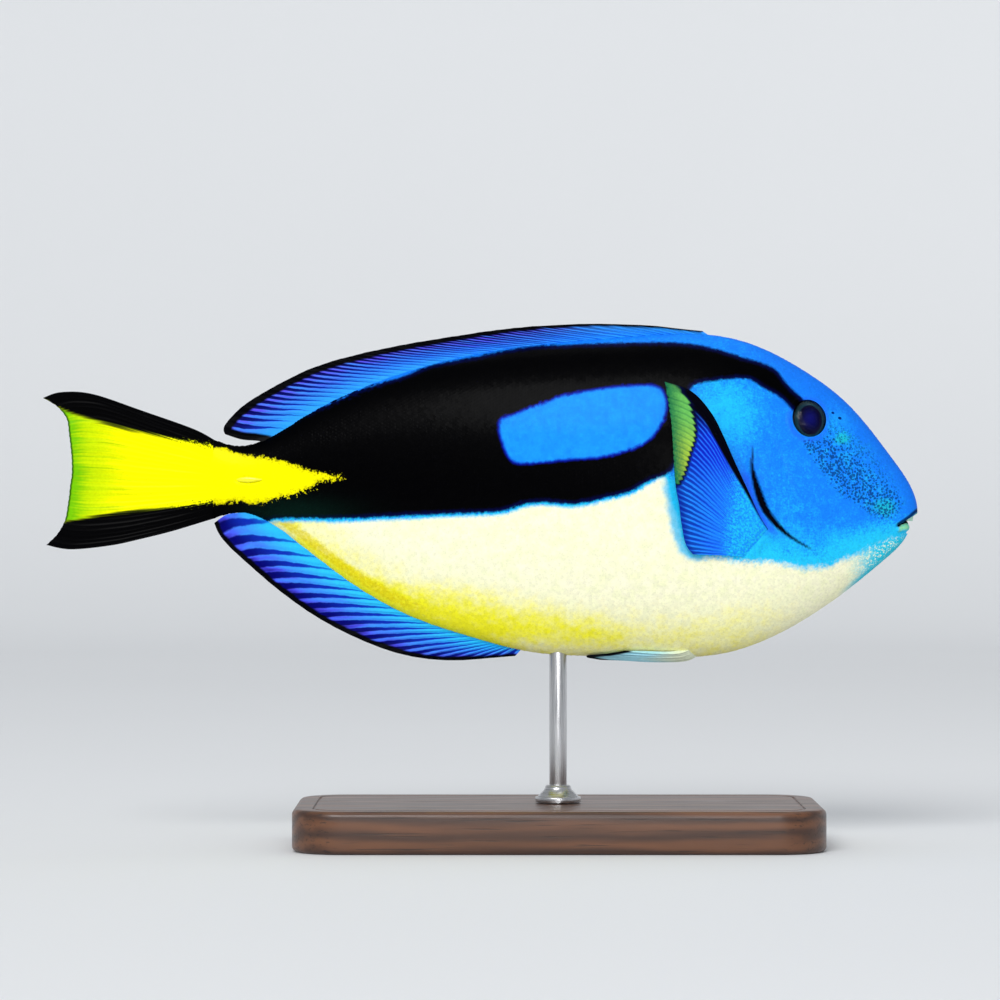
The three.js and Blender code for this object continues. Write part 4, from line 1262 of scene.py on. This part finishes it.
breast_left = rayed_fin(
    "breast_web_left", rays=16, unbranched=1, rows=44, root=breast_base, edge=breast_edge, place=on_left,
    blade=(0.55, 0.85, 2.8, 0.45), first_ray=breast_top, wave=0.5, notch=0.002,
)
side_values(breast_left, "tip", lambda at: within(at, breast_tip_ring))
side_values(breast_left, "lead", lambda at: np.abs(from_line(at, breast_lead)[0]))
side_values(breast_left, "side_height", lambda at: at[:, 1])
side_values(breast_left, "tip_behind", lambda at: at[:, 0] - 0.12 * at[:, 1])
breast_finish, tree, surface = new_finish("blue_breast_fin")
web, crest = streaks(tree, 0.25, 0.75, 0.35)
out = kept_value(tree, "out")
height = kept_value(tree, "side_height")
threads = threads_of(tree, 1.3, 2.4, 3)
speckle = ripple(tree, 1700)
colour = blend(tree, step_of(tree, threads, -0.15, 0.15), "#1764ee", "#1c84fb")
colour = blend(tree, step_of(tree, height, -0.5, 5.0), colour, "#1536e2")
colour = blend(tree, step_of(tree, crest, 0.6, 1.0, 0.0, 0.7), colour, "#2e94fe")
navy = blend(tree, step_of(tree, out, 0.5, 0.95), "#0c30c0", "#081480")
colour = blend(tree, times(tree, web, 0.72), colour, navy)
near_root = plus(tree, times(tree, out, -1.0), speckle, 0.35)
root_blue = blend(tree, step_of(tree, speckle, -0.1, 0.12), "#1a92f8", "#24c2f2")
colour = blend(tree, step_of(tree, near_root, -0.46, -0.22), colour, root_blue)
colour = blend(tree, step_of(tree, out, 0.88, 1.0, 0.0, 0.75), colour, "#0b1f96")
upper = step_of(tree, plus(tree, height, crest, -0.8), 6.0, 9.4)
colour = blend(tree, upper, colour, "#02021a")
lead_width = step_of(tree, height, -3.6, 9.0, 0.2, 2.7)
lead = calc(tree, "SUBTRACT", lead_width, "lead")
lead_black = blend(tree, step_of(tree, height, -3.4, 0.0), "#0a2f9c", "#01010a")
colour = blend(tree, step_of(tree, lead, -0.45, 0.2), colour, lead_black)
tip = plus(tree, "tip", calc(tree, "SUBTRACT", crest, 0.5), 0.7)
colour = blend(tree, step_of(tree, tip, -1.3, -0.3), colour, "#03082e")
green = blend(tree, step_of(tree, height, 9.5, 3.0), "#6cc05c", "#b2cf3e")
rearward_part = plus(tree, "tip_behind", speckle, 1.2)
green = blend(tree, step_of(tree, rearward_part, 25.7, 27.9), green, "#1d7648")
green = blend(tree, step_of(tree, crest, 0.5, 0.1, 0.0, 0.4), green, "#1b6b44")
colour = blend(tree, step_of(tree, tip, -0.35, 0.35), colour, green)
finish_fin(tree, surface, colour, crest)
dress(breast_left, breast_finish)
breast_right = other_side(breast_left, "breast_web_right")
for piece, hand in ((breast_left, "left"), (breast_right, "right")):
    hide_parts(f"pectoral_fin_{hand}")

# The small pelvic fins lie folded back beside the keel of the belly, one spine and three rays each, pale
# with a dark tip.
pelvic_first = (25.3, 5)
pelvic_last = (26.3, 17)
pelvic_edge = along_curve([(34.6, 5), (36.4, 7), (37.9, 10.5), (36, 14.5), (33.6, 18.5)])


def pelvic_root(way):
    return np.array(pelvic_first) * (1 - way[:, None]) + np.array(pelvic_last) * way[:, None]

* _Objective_
Write down every line of the data exactly as it appears above.

* _Solution to the exercise_
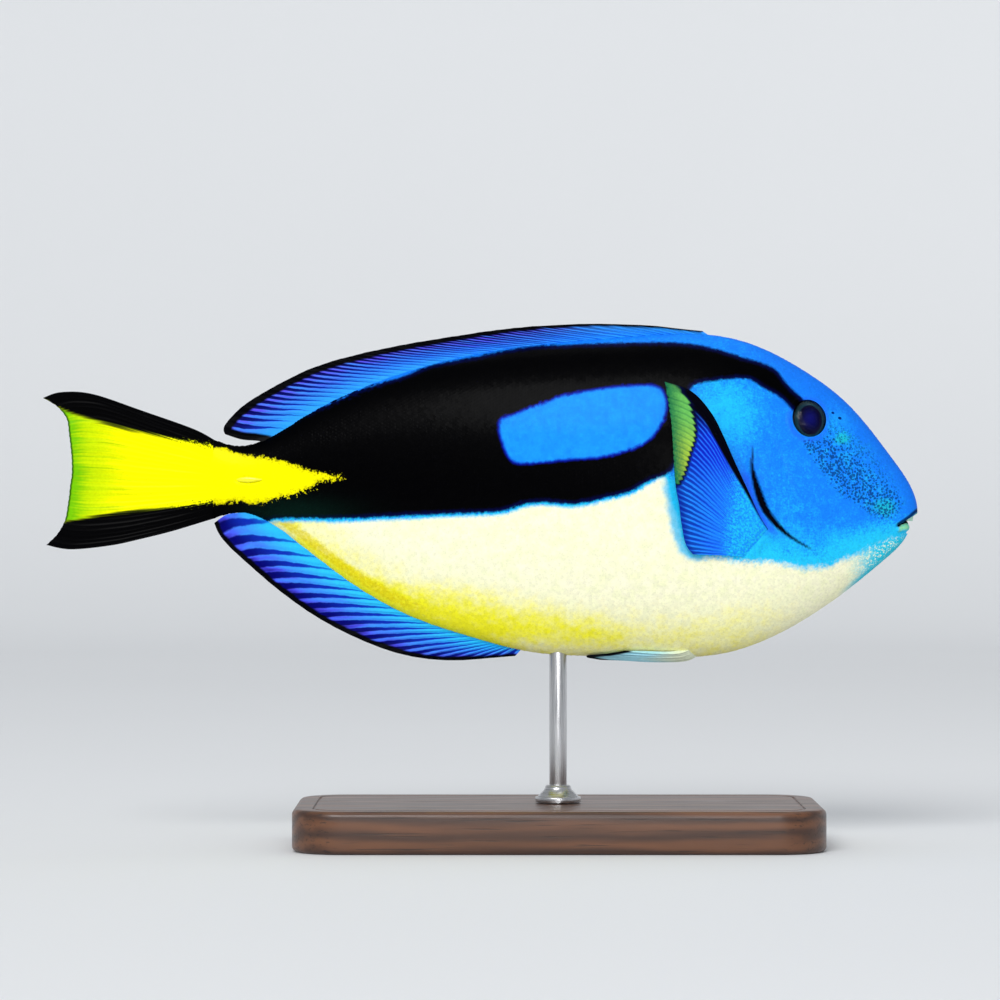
The three.js and Blender code for this object continues. Write part 4, from line 1262 of scene.py on. This part finishes it.
breast_left = rayed_fin(
    "breast_web_left", rays=16, unbranched=1, rows=44, root=breast_base, edge=breast_edge, place=on_left,
    blade=(0.55, 0.85, 2.8, 0.45), first_ray=breast_top, wave=0.5, notch=0.002,
)
side_values(breast_left, "tip", lambda at: within(at, breast_tip_ring))
side_values(breast_left, "lead", lambda at: np.abs(from_line(at, breast_lead)[0]))
side_values(breast_left, "side_height", lambda at: at[:, 1])
side_values(breast_left, "tip_behind", lambda at: at[:, 0] - 0.12 * at[:, 1])
breast_finish, tree, surface = new_finish("blue_breast_fin")
web, crest = streaks(tree, 0.25, 0.75, 0.35)
out = kept_value(tree, "out")
height = kept_value(tree, "side_height")
threads = threads_of(tree, 1.3, 2.4, 3)
speckle = ripple(tree, 1700)
colour = blend(tree, step_of(tree, threads, -0.15, 0.15), "#1764ee", "#1c84fb")
colour = blend(tree, step_of(tree, height, -0.5, 5.0), colour, "#1536e2")
colour = blend(tree, step_of(tree, crest, 0.6, 1.0, 0.0, 0.7), colour, "#2e94fe")
navy = blend(tree, step_of(tree, out, 0.5, 0.95), "#0c30c0", "#081480")
colour = blend(tree, times(tree, web, 0.72), colour, navy)
near_root = plus(tree, times(tree, out, -1.0), speckle, 0.35)
root_blue = blend(tree, step_of(tree, speckle, -0.1, 0.12), "#1a92f8", "#24c2f2")
colour = blend(tree, step_of(tree, near_root, -0.46, -0.22), colour, root_blue)
colour = blend(tree, step_of(tree, out, 0.88, 1.0, 0.0, 0.75), colour, "#0b1f96")
upper = step_of(tree, plus(tree, height, crest, -0.8), 6.0, 9.4)
colour = blend(tree, upper, colour, "#02021a")
lead_width = step_of(tree, height, -3.6, 9.0, 0.2, 2.7)
lead = calc(tree, "SUBTRACT", lead_width, "lead")
lead_black = blend(tree, step_of(tree, height, -3.4, 0.0), "#0a2f9c", "#01010a")
colour = blend(tree, step_of(tree, lead, -0.45, 0.2), colour, lead_black)
tip = plus(tree, "tip", calc(tree, "SUBTRACT", crest, 0.5), 0.7)
colour = blend(tree, step_of(tree, tip, -1.3, -0.3), colour, "#03082e")
green = blend(tree, step_of(tree, height, 9.5, 3.0), "#6cc05c", "#b2cf3e")
rearward_part = plus(tree, "tip_behind", speckle, 1.2)
green = blend(tree, step_of(tree, rearward_part, 25.7, 27.9), green, "#1d7648")
green = blend(tree, step_of(tree, crest, 0.5, 0.1, 0.0, 0.4), green, "#1b6b44")
colour = blend(tree, step_of(tree, tip, -0.35, 0.35), colour, green)
finish_fin(tree, surface, colour, crest)
dress(breast_left, breast_finish)
breast_right = other_side(breast_left, "breast_web_right")
for piece, hand in ((breast_left, "left"), (breast_right, "right")):
    hide_parts(f"pectoral_fin_{hand}")

# The small pelvic fins lie folded back beside the keel of the belly, one spine and three rays each, pale
# with a dark tip.
pelvic_first = (25.3, 5)
pelvic_last = (26.3, 17)
pelvic_edge = along_curve([(34.6, 5), (36.4, 7), (37.9, 10.5), (36, 14.5), (33.6, 18.5)])


def pelvic_root(way):
    return np.array(pelvic_first) * (1 - way[:, None]) + np.array(pelvic_last) * way[:, None]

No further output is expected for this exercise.